In explaining this, Mutambi says the current power deficit is 172MW, which they hope will be resolved when Bujagali is fully commissioned. But then he expects population growth to have translated into higher demand for power.
Sekitto says the trading community is already fed up and will not hesitate to take action.
“The electricity tariff is unnecessarily high and this must end. We are ready to take to the streets to ensure that our demands are met.,” the KACITA spokesperson said.

Contractual Issues

The ad hoc committee is also already concerned about the contract that brought Umeme into Uganda’s power sector.
“The negotiating team knows very little about the [concession] agreement than those who are now investigating it, and worse still they don’t even recognize that it’s a bad deal that makes the tax payer a prisoner,” Oboth said late last year.
The Auditor General has also raised queries about Umeme’s losses and the level of investment onto the national grid.

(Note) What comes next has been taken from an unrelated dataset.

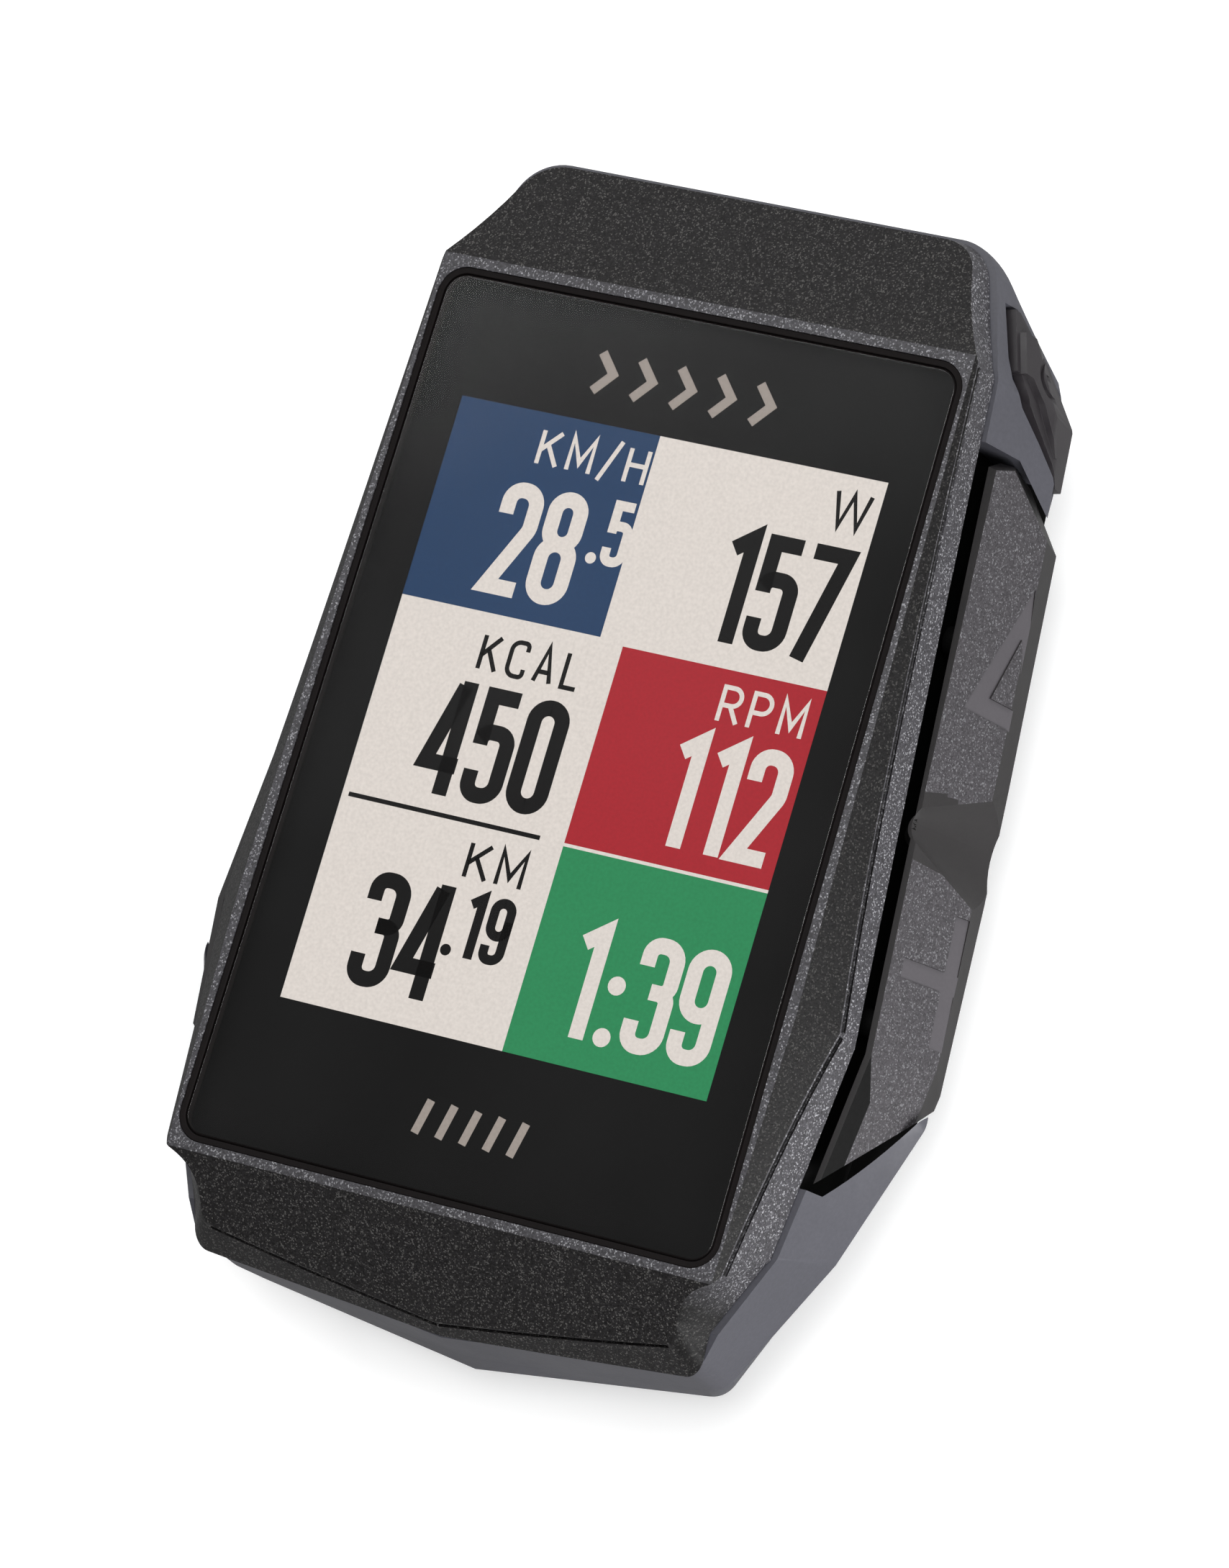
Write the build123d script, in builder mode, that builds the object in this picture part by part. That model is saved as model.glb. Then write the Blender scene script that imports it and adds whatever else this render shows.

Under the contract, Umeme is entitled to claim compensation from the government for any losses incurred while conducting business, but the Auditor General doesn’t believe the loss levels are genuine. His appearance before the committee in the coming days will shed light on this.

Power Generation

So far, the committee has discovered that there are serious problems in how power is generated at Jinja. While meeting the director of Water Resources (DWR), Mugisha Shillingi, the parliamentary committee discovered that the country is ill-equipped to monitor the water that goes into the two dams Kiira and Nalubaale to generate power.
“We do not have any staff in Jinja; we only monitor the water that is discharged into the dam by looking at the gauges after Eskom has released the water. To my understanding Eskom uses the water we allow them to use,” Shillingi told the committee.
However, he admitted that the DWR was unable to independently ascertain whether Eskom was following instructions. He explained that from a technical perspective the dams, including the yet-to-be-connected Bujagali hydro power plant are designed to handle 800 cubic metres of water per second. However, the President recently directed Shillingi to increase the water discharge rate to 1,000 cubic metres per second to enable more reliance on hydro power than the more expensive thermal power.
On the thorny issue of whether Bujagali can produce 250MW, Shillingi, said the new plant was designed with a flow of 800 cubic metres per second, and could generate 250MW of power for up to six hours a day, which is when that kind of electricity is usually needed.